Building Customer Value

All the channels connect. Run a hashtag campaign on Bravo, and someone might post about it on Twitter. Advertise on YouTube, and someone might search for your product on Google. Once you transpose the channels — which are like on-ramps weaving through the funnel — the picture of an inverted pyramid piped with a cluster of extensions can appear dizzyingly 3D. Tempting as it is to assume that this framework will always entice your customers, this is not necessarily a if-you-build-it-they-will-come situation. Customers click around faster than any marketing team can concoct a media plan, which means your analytics need to track them and your strategy needs to adapt to their interests, not the other way around. 

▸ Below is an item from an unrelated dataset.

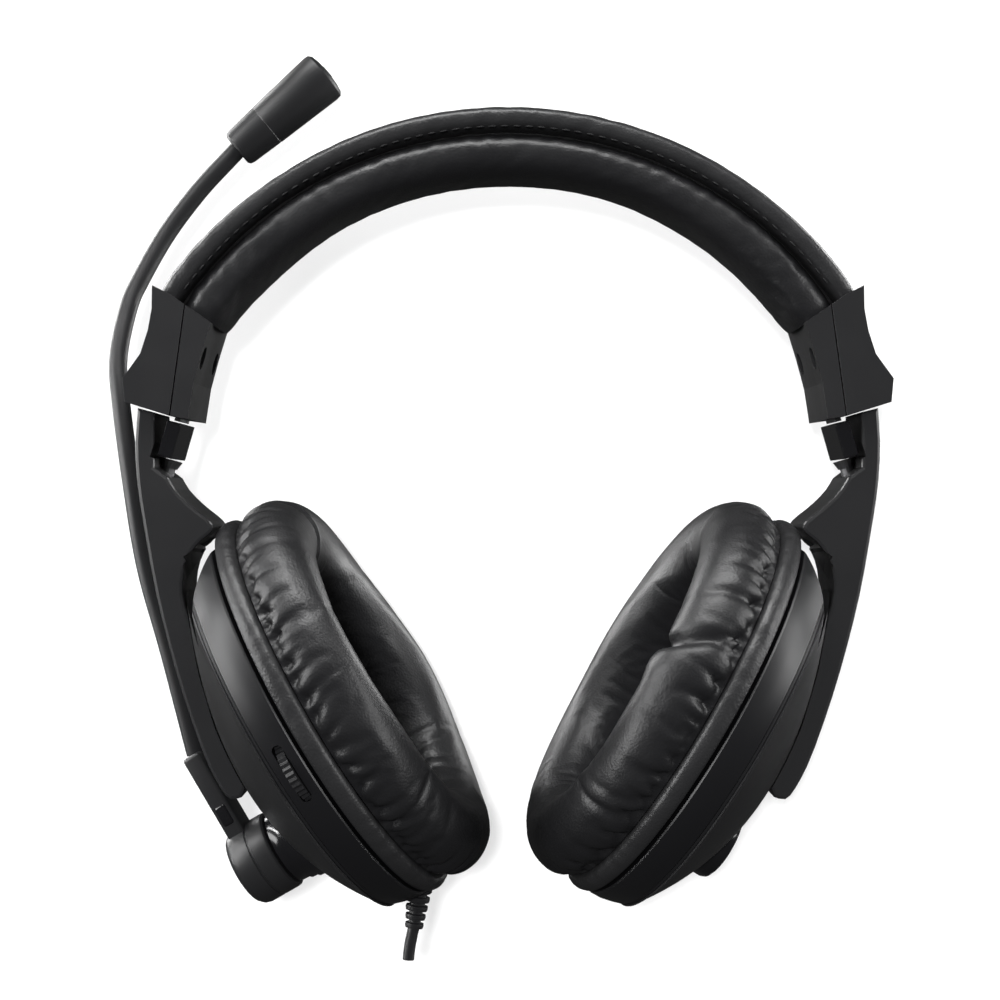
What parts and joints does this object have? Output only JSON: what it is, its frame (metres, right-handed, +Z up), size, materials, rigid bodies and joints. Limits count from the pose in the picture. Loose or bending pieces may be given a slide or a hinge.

So link up all your channels, but before you hose your audience with content, pinpoint the essential service that you’re giving them: An online selection of tropical plants? A newsletter of haiku and short stories? A minute-by-minute update of stocks that they should invest in? Never forget, their loyalty depends on the value you provide them, which means you need to identify your user personas and hone in on the overlap between what you’re selling and what they’re looking for. Whenever possible, make the consumer journey enjoyable rather than results-obsessed, and you may find that customers are more likely to re-enter the funnel at their next opportunity.